No, not that one. Thankfully we haven’t let that one slip in front of Owen yet.
I mean “FLU”. Who knew those three little letters could inflict so much pain and suffering? Before getting the flu, I would have been one of the many who brush off the flu with thoughts like, “Oh, it’s like having a really bad cold”. If any of you out there still think that, I have to tell you: You are wrong. Dead wrong. And you MUST have never had the flu yourself, or you’d never say such a thing again. I know I won’t.
Having the flu feels like a brush with death.
Ok, ok, that’s a little dramatic.
But I am generally really tough when it comes to getting sick. Nothing gets me down. I am stoic. I am strong. I power through and most people have no idea how sick I’m feeling. But this flu? This flu knocked me on my ass.
What started as a tickle in my throat on Tuesday night became a full blown, bring-me-to-my-knees shocker by Wednesday evening. By that night I was struggling to breathe in the hotel bathroom (staying at a hotel running a training event at my company as part of my job) and watching my temp climb. I was shivering and feverish and every fiber of my being hurt. It just… HURT. My hair hurt. My fingernails hurt. My doctor said I needed to be seen first thing in the morning (they were concerned about me getting enough oxygen for the baby), so I gathered all of the strength I had to pack my bags and get my car the next morning.
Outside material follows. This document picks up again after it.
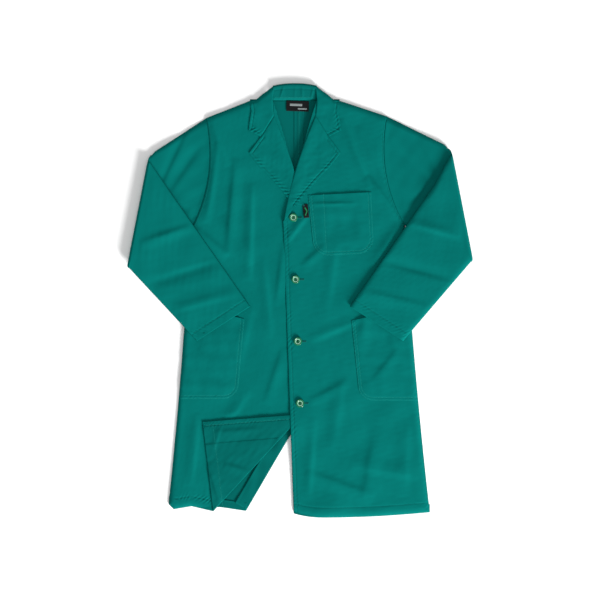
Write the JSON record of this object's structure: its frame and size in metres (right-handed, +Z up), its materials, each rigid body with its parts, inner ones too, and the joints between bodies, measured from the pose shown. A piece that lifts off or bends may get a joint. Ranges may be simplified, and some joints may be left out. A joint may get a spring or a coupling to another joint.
{
  "type": "lab coat",
  "caption": "Long-sleeved lab coat laid flat with folded-over sleeves, notched collar and lapels, buttoned front, patch pockets and one turned-back front corner.",
  "frame": {"origin": "middle of the floor area that the laid coat covers, on the floor", "axes": "+Y from the hem to the collar, +X to the wearer's left, +Z up from the floor"},
  "size_m": [0.8622, 1.085, 0.0255],
  "materials": {
    "cloth": "soft satin twill of polyester and cotton, right side",
    "cloth_inside": "the same twill, wrong side",
    "button": "polished polyester",
    "thread": "spun polyester sewing thread",
    "label": "woven damask label"
  },
  "bodies": {
    "coat": {"back_panel_right": "cloth_inside", "back_panel_left": "cloth_inside", "centre_back_seam": "cloth_inside", "vent_facing_right": "cloth_inside", "vent_facing_left": "cloth_inside", "hem_back_right": "cloth_inside", "hem_back_left": "cloth_inside", "side_seam_right": "cloth", "side_seam_left": "cloth", "shoulder_seam_right": "cloth", "shoulder_seam_left": "cloth", "front_panel_right": "cloth", "front_panel_left": "cloth", "front_facing_right": "cloth_inside", "front_facing_left": "cloth_inside", "hem_front_right": "cloth_inside", "hem_front_left": "cloth_inside", "armhole_seam_right": "cloth_inside", "armhole_seam_left": "cloth_inside", "sleeve_upper_right": "cloth", "sleeve_upper_left": "cloth", "collar_back": "cloth", "lapel_break_right": "cloth", "lapel_break_left": "cloth", "chest_pocket": "cloth", "chest_pocket_edge": "cloth_inside", "lower_pocket_right": "cloth", "lower_pocket_right_edge": "cloth_inside", "lower_pocket_left": "cloth", "lower_pocket_left_edge": "cloth_inside", "neck_label": "label", "buttonhole_stitching": "thread"},
    "right_forearm": {"sleeve_forearm_right": "cloth", "forearm_under_right": "cloth", "forearm_edges_right": "cloth", "cuff_hem_right": "cloth_inside"},
    "left_forearm": {"sleeve_forearm_left": "cloth", "forearm_under_left": "cloth", "forearm_edges_left": "cloth", "cuff_hem_left": "cloth_inside"},
    "front_corner": {"front_corner": "cloth_inside", "front_corner_facing": "cloth_inside", "front_corner_hem": "cloth_inside"},
    "right_lapel": {"lapel_right": "cloth", "collar_end_right": "cloth"},
    "left_lapel": {"lapel_left": "cloth", "collar_end_left": "cloth"},
    "flag_label": {"flag_label": "label"},
    "button_1": {"button_1": "button", "button_thread_1": "thread"},
    "button_2": {"button_2": "button", "button_thread_2": "thread"},
    "button_3": {"button_3": "button", "button_thread_3": "thread"},
    "button_4": {"button_4": "button", "button_thread_4": "thread"}
  },
  "joints": [
    {"name": "right_elbow_fold", "type": "hinge", "parent": "coat", "child": "right_forearm", "pos_m": [-0.4055, 0.22, 0.01175], "axis": [-0.1919, -0.9814, 0], "range_deg": [0, 180]},
    {"name": "left_elbow_fold", "type": "hinge", "parent": "coat", "child": "left_forearm", "pos_m": [0.4055, 0.236, 0.01275], "axis": [-0.1919, 0.9814, 0], "range_deg": [0, 180]},
    {"name": "front_corner_fold", "type": "hinge", "parent": "coat", "child": "front_corner", "pos_m": [-0.1045, -0.4045, 0.00925], "axis": [0.6794, 0.7338, 0], "range_deg": [0, 155]},
    {"name": "right_lapel_roll", "type": "hinge", "parent": "coat", "child": "right_lapel", "pos_m": [-0.04, 0.3875, 0.00925], "axis": [-0.322, 0.9467, 0], "range_deg": [0, 85]},
    {"name": "left_lapel_roll", "type": "hinge", "parent": "coat", "child": "left_lapel", "pos_m": [-0.0015, 0.328, 0.01125], "axis": [-0.2913, -0.9566, 0], "range_deg": [0, 85]},
    {"name": "flag_label_swing", "type": "hinge", "parent": "coat", "child": "flag_label", "pos_m": [0.02283, 0.20707, 0.0113], "axis": [-0.1028, 0.9947, 0], "range_deg": [0, 85]},
    {"name": "button_1_turn", "type": "hinge", "parent": "coat", "child": "button_1", "pos_m": [-0.01643, 0.207, 0.013], "axis": [0, 0, 1], "range_deg": [-60, 60], "stiffness_Nm_per_rad": 0.0002},
    {"name": "button_2_turn", "type": "hinge", "parent": "coat", "child": "button_2", "pos_m": [-0.0109, 0.0525, 0.013], "axis": [0, 0, 1], "range_deg": [-60, 60], "stiffness_Nm_per_rad": 0.0002},
    {"name": "button_3_turn", "type": "hinge", "parent": "coat", "child": "button_3", "pos_m": [-0.00538, -0.102, 0.013], "axis": [0, 0, 1], "range_deg": [-60, 60], "stiffness_Nm_per_rad": 0.0002},
    {"name": "button_4_turn", "type": "hinge", "parent": "coat", "child": "button_4", "pos_m": [0.00015, -0.2565, 0.013], "axis": [0, 0, 1], "range_deg": [-60, 60], "stiffness_Nm_per_rad": 0.0002}
  ]
}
Of COURSE I was about to run out of gas (remember? Getting gas is my Achilles heel…), so I had to make a detour, but I finally made it to the doctor’s office on Thursday morning. In almost no time they confirmed it was the flu and quarantined me in a room with a mask on.
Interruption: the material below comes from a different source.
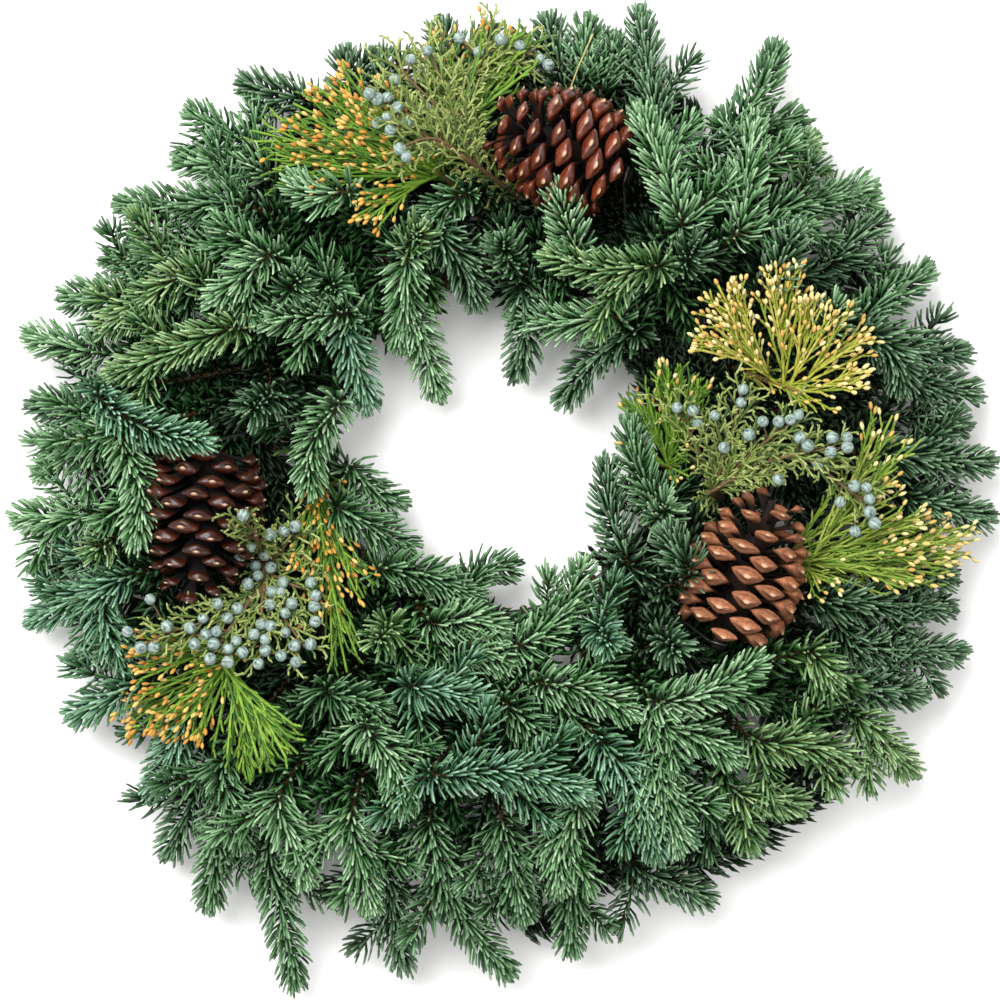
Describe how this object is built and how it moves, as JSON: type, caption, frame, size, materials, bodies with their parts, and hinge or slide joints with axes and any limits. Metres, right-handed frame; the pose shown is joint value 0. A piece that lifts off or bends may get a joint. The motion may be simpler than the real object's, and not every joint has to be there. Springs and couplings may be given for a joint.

Long story short, I had/have the flu. And I barely got out of bed for the last 4+ days. Since I wasn’t supposed to be home from my work trip until Friday, and I did NOT, under any circumstance, want to share these germs with Owen, Benjamin and I successfully hid the fact that I was home until Friday. We shut the door to our room and parked my car around the block so that he wouldn’t know I was home so I could rest. When I did finally see him on Friday night, I wore a mask and barely touched him. It was so sad, for both of us, but I would do anything to spare him the pain that I was feeling.
I need to spend the rest of Owen’s naptime napping myself, because DAMN this thing is still kicking my ass, but at least I’m not contagious anymore, so I can play with my family without getting them sick. I still can’t breathe and get winded/tired just walking up the stairs, so I have a ways to go before I’m back to normal.
So here’s my PSA. If you have not gotten a flu shot. GO. GET. YOUR. FLU. SHOT. Seriously, today. It is completely irresponsible not to get one. (I got one, and apparently it still significantly reduces your reaction/length of your illness if you are one of the unlucky ones who get it even after getting the shot. In general, though, you are far less likely to get the flu if you get the vaccination!). If you are a parent and you have not taken your children to get it, TAKE THEM IN TODAY. I would never, ever wish this horrible experience on anyone, especially a child. I know there is a lot of false information out there about vaccinations and reasons to talk yourself/your kids out of getting one, but I am telling you, none of those reasons are worth having the flu.